> _Stated task_: Return, exactly as written, every line from the first line of the data below through the line that contains "hand, chain=False, beads=MEDALLION_BEADS)".

> _Provided information_:
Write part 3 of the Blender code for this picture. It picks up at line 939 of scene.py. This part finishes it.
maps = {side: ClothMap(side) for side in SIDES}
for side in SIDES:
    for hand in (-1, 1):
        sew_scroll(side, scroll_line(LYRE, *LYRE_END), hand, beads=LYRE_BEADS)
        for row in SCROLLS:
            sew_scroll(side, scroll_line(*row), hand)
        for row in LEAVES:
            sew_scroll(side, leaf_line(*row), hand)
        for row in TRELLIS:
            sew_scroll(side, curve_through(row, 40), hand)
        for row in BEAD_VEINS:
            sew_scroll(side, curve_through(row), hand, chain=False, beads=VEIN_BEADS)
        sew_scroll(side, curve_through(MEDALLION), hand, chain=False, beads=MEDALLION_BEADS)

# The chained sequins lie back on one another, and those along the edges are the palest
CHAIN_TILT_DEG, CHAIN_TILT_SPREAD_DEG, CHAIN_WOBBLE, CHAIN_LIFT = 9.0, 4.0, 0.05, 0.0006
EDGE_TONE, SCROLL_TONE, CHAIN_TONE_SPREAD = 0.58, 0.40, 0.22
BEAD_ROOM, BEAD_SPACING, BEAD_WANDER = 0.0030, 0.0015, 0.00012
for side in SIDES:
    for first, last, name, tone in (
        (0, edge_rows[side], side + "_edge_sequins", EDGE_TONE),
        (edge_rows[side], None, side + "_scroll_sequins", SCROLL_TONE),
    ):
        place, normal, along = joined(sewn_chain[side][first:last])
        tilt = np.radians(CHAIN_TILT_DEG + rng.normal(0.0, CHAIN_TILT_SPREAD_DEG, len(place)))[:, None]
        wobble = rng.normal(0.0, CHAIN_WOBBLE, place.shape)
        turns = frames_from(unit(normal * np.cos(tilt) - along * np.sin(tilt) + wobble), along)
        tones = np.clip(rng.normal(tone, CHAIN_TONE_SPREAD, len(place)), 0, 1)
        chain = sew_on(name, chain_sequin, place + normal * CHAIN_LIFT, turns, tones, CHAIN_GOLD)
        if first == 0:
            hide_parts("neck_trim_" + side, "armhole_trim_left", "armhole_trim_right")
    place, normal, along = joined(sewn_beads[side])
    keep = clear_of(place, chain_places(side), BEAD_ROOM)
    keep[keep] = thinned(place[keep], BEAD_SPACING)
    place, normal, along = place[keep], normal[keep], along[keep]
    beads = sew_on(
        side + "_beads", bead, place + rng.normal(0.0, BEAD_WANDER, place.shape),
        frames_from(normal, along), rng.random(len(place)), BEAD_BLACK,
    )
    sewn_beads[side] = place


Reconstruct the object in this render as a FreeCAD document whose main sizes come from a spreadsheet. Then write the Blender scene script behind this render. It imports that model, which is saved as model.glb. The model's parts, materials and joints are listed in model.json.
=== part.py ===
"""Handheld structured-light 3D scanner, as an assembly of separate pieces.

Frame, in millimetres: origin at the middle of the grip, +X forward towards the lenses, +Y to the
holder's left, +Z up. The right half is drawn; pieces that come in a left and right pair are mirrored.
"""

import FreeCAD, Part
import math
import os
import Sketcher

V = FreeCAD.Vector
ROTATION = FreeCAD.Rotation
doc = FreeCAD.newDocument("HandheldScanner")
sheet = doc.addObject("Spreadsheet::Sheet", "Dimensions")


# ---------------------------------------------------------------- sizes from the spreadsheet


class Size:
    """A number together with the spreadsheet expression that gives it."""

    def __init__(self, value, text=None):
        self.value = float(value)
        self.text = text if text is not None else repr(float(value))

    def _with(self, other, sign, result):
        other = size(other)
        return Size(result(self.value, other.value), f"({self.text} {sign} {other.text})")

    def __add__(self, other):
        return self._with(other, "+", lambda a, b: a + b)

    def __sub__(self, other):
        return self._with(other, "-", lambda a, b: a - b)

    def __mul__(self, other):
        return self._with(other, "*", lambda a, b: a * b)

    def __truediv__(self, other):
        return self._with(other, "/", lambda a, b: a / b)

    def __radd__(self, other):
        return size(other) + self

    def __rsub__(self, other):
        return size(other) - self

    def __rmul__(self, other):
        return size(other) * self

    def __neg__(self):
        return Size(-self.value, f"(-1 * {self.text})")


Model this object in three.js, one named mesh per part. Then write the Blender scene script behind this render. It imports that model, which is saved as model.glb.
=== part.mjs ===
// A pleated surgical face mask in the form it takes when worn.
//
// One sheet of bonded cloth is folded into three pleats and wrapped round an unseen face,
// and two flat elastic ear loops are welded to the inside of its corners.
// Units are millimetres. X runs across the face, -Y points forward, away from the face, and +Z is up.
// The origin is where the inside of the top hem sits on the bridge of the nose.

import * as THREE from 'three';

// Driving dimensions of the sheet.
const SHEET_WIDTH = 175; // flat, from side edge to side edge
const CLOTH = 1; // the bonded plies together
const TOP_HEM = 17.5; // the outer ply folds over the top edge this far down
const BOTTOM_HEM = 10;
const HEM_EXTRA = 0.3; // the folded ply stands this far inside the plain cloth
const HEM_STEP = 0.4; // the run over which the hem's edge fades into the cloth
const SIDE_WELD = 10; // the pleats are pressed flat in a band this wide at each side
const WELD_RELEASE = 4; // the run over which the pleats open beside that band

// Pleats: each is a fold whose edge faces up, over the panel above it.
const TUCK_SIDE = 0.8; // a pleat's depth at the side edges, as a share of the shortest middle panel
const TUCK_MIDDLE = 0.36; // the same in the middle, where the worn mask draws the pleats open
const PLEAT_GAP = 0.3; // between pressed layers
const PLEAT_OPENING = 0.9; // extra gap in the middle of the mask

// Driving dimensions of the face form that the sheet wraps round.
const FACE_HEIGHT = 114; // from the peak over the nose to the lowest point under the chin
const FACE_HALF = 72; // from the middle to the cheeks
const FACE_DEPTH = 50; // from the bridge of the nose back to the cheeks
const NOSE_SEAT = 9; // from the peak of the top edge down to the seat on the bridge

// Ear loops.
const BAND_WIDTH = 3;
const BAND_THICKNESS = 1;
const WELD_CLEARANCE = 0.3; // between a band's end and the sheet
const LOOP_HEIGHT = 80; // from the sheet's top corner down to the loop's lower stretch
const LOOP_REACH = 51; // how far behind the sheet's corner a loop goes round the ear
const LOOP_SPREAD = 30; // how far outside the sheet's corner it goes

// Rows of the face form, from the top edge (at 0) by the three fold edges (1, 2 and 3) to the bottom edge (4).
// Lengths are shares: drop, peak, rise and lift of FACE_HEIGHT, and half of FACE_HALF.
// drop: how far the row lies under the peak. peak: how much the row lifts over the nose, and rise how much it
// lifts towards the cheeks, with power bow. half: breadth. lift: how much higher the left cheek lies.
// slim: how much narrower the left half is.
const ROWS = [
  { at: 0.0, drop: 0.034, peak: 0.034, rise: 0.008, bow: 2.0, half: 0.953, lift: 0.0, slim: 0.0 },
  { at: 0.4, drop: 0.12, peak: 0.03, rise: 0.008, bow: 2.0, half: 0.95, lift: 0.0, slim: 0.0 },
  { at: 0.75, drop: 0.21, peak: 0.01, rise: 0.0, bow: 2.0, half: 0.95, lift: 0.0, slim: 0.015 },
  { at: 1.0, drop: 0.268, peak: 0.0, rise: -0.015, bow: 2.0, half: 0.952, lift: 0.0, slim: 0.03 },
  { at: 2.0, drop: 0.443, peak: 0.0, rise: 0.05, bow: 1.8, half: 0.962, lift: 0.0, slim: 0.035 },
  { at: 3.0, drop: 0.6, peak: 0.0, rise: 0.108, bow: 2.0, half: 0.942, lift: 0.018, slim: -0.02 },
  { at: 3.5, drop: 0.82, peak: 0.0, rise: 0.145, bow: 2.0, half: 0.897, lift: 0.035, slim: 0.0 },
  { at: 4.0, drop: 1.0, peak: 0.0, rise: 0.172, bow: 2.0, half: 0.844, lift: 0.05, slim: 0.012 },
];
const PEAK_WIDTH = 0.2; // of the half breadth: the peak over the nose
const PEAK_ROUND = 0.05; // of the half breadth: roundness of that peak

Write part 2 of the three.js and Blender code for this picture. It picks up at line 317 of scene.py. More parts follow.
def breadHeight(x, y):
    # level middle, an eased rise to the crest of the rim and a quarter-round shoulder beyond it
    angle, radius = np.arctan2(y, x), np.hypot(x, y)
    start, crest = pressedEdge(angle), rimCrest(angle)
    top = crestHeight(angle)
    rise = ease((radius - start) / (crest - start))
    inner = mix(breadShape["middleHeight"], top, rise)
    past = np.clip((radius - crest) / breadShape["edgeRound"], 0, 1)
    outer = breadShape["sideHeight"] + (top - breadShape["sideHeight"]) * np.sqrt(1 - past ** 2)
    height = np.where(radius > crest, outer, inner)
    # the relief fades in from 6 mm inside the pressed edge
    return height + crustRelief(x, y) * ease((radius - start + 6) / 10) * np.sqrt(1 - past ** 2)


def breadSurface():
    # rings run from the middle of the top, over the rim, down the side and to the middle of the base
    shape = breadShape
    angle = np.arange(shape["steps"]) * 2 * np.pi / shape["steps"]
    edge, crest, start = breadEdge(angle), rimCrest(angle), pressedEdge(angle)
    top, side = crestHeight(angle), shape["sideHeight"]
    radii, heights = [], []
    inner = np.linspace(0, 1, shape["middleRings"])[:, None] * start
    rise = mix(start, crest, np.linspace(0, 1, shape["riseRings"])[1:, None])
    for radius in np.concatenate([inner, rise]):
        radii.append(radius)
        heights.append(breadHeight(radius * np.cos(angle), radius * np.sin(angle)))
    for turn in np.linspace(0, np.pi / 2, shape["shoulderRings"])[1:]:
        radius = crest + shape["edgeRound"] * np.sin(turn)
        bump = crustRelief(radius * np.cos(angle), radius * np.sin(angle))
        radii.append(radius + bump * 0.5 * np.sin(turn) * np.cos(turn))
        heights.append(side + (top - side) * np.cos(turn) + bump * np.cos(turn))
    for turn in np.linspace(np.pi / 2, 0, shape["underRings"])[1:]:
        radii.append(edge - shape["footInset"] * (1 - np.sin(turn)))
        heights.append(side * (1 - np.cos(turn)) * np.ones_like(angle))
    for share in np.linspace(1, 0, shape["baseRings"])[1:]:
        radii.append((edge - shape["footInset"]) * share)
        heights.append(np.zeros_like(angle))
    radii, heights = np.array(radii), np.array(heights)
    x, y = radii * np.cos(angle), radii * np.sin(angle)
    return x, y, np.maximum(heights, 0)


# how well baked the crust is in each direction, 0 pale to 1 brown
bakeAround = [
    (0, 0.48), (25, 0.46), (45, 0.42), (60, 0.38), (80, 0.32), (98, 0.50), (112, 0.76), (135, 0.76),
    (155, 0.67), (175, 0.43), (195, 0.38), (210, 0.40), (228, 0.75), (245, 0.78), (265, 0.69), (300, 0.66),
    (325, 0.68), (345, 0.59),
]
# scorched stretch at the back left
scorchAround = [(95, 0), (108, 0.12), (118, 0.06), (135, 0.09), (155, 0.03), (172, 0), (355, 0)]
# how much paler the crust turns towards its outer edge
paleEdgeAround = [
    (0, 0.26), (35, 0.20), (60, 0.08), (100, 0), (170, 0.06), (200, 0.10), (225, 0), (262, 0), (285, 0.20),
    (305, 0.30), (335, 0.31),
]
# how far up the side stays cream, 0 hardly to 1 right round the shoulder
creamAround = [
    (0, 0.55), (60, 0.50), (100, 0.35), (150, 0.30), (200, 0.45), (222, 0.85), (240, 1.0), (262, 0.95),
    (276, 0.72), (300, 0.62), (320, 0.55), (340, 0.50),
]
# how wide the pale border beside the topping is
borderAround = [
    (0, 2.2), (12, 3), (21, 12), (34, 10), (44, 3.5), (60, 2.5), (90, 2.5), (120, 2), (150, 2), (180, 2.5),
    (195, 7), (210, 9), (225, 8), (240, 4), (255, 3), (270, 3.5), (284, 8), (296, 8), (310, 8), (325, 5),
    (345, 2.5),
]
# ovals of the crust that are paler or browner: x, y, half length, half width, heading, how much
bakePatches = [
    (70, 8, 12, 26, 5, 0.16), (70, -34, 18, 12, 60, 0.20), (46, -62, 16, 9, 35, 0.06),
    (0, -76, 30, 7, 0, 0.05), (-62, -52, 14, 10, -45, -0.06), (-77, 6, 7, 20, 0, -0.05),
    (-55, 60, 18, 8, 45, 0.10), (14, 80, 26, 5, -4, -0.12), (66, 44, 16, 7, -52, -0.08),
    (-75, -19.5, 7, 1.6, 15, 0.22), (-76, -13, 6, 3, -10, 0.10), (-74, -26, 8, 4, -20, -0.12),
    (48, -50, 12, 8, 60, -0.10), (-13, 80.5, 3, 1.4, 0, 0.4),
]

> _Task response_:
Write part 3 of the Blender code for this picture. It picks up at line 939 of scene.py. This part finishes it.
maps = {side: ClothMap(side) for side in SIDES}
for side in SIDES:
    for hand in (-1, 1):
        sew_scroll(side, scroll_line(LYRE, *LYRE_END), hand, beads=LYRE_BEADS)
        for row in SCROLLS:
            sew_scroll(side, scroll_line(*row), hand)
        for row in LEAVES:
            sew_scroll(side, leaf_line(*row), hand)
        for row in TRELLIS:
            sew_scroll(side, curve_through(row, 40), hand)
        for row in BEAD_VEINS:
            sew_scroll(side, curve_through(row), hand, chain=False, beads=VEIN_BEADS)
        sew_scroll(side, curve_through(MEDALLION), hand, chain=False, beads=MEDALLION_BEADS)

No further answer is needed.